Obviously breakfast totally ties into that. I would be lying if I said that every single time I made breakfast, I paid super close attention to all my intentions for the day, but it can be a fun thing to bring in. When I was writing the book, I was working from home so there was more opportunity to get creative with breakfast because I didn't have to be rushing out the door. I love eggs on everything.
They seem somehow resonant.
There's a whole life thing to it. This is not my goal but certainly fertility is an aspect of it. There is a lot of symbolism that goes into an egg. And if you're being trolled on Twitter cracking an egg and breaking it can be a nice thing.
Say you have somebody staying over who you know who you love, want to love, or had a really great time with.

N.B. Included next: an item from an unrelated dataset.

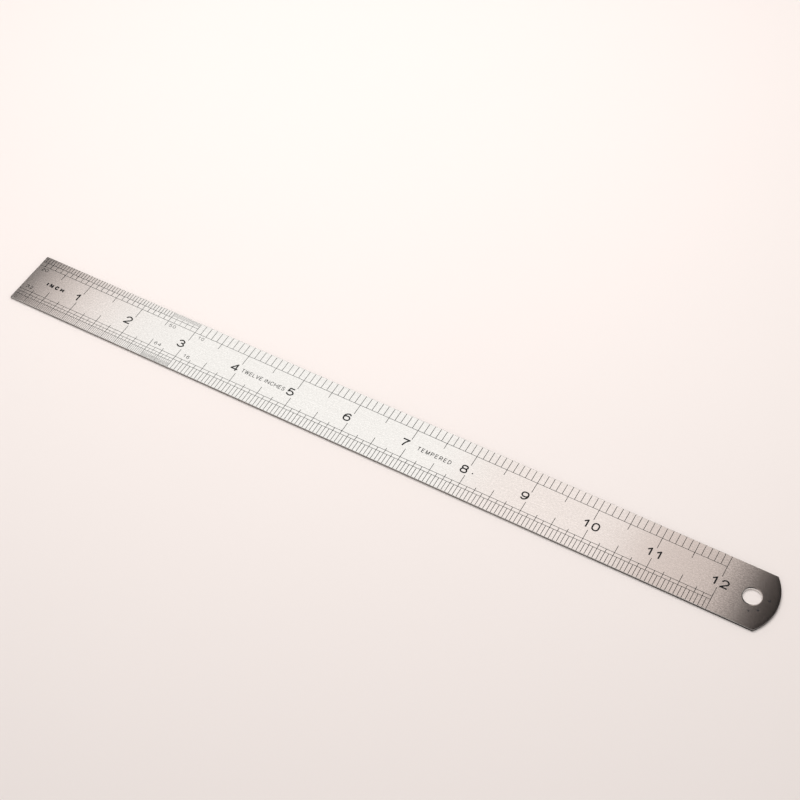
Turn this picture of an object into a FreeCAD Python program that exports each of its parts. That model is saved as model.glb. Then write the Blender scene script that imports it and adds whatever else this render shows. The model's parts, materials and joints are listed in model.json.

Is there like an emotionally resonant breakfast you can make to bind that?
It's probably very cheesy and obvious, but making anything sweet to literally bring sweetness into the interaction is something that you see a lot in traditional kitchen witching spells and recipes. If someone someone stays over, apples have long been associated with love and sex. So that's definitely something that you could incorporate into your breakfast.
Every single spice or ingredient does have a traditional witchy connotation, but so much of it is based off intuition. If you want to attract someone and you know what they like, that go with that. If they hate apples or sweet breakfast, don't do that. The act of cooking turns intimate very quickly.
This interview has been edited and condensed for clarity.